Lehrergewerkschaft fordert mehr Personal

Dass es mehr Personal an den Schulen braucht, sagt auch Martin Kaucic von der Lehrergewerkschaft: „Alle Maßnahmen der letzten Jahre und Jahrzehnte sind teilweise in einem Bereich angelangt, wo man wirklich sagen muss, die Ressourcen, der Umgang mit den Ressourcen ist schon beinahe fahrlässig. Wir haben eine Deckelung von 2,7 Prozent für Stunden für den sonderpädagogischen Förderbedarf, das wäre ungefähr so, wenn nur 2,7 Prozent der Österreicher eine Brille tragen dürften und gerade in den städtischen Bereichen, in den Ballungsgebieten reichen diese Mittel schon lange nicht mehr aus.“ Kaucic meint, dass neben zusätzlichen Stunden für Sonderpädagogen auch dringend Hilfspersonal in den Schulen gebraucht würde, zum Beispiel für Kinder mit körperlichen Beeinträchtigungen.
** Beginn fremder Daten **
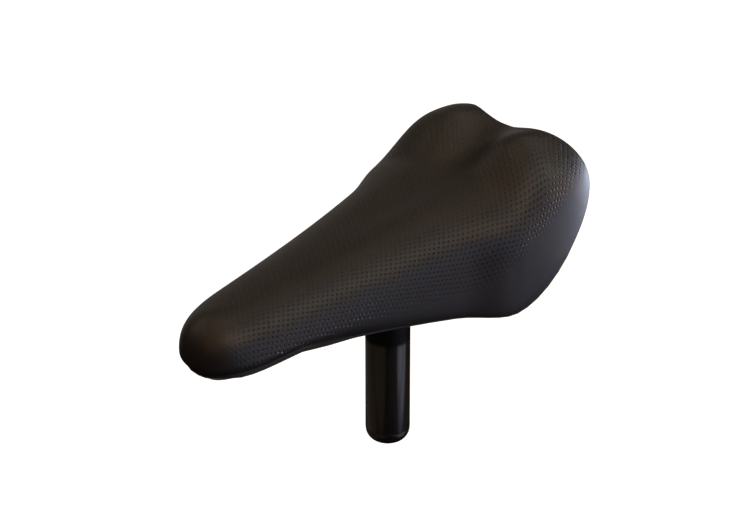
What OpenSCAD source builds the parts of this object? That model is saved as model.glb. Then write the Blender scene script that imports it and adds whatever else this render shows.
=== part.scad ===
// Balance bike saddle with a fixed seat post: a moulded skin over foam on a
// plastic base, screwed to a steel plate that carries the welded post.
// Frame: origin at the centre of the post tube's lower end, +X to the nose,
// +Y to the rider's left, +Z up. Millimetres.

/* [Plan outline] */
// Length from the tail lobes to the nose
saddle_length = 263; // [200:0.5:320]
// Full width across the wings
saddle_width = 115.6; // [90:0.2:170]
// How far the middle of the tail is cut in behind the lobes
notch_depth = 6; // [0:0.2:25]
// Sideways distance from the centre to the rearmost point of a lobe
lobe_offset = 45.6; // [20:0.2:50]
// Distance from the tail to the widest section
wing_station = 65.8; // [30:0.2:90]
// Distance from the tail to the narrowing section
waist_station = 103.6; // [90:0.2:150]
// Full width at the narrowing section
waist_width = 90.6; // [50:0.2:110]
// Side slope of the outline at the narrowing section, change of half width over length
waist_slope = -0.218; // [-0.6:0.002:0]
// Distance from the tail to the start of the nose round
nose_station = 226.4; // [180:0.2:260]
// Full width at the start of the nose round
nose_width = 54.6; // [30:0.2:70]
// Side slope of the outline at the nose, change of half width over length
nose_slope = -0.116; // [-0.4:0.002:0]

/* [Side profile, heights over the deck of the base] */
// Crest height at the tail
tail_crest = 65.6; // [30:0.2:80]
// Crest height over the post
middle_crest = 48.6; // [25:0.2:60]
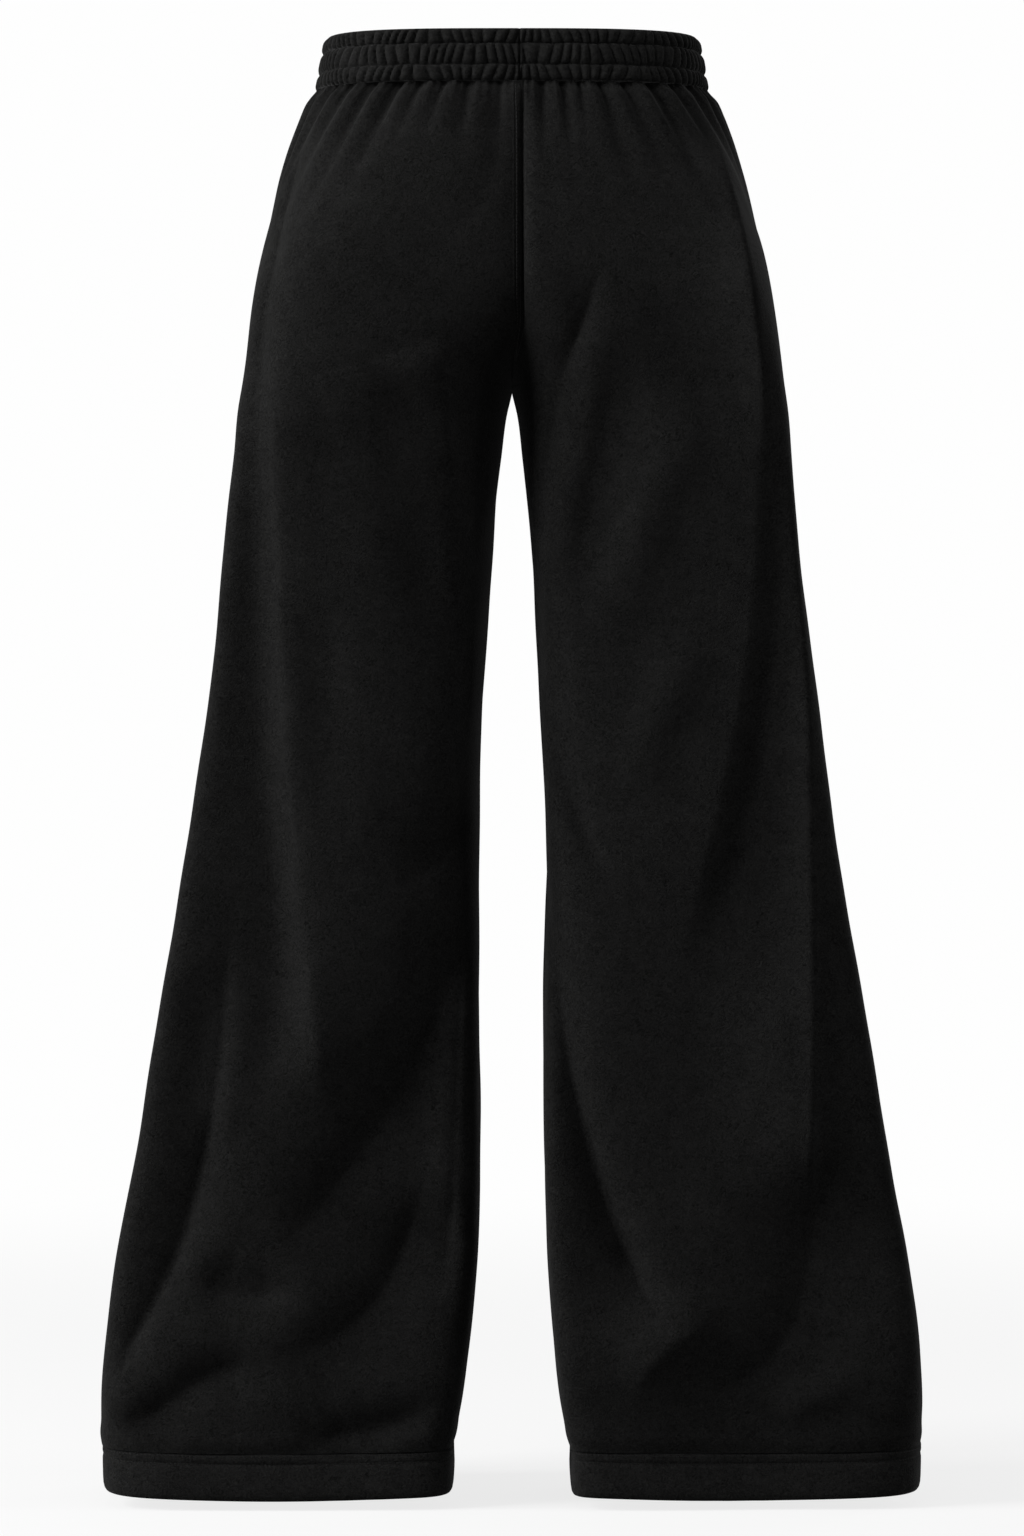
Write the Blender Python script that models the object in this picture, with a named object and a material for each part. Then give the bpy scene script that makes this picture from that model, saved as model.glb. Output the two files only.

Eletern: Integration nicht für alle Kinder das Beste

Kritik an zu wenig Personal kommt auch von betroffenen Eltern, sagt die Sprecherin des Landeselternvereins, Ilse Schmid, denn pro behindertem Kind in einer Klasse gibt es nur eine gewisse Anzahl zusätzlicher Lehrerstunden: „Ein Kind ist den ganzen Unterricht hindurch behindert und nicht nur die vier bis fünf Stunden, die von einem Sonderpädagogen für das einzelne Kind gehalten werden dürfen. Das heißt, wenn das Kind nicht in einer Klasse mit fünf bis sechs anderen Kindern ist, gibt es gar keinen vollzeitbeschäftigten Sonderpädagogen in dieser klasse.“

Außerdem, so die Elternsprecherin, würde die Integration in die Regelschule nicht für alle Kinder das Beste sein, vor allem nicht für diejenigen, die schwer beinträchtigt sind. Der Landeselternverein startete deshalb eine parlamentarische Bürgerinitiative für den Fortbestand der Sonderschule, die laut Schmid bisher rund 22.000 Menschen unterschrieben haben.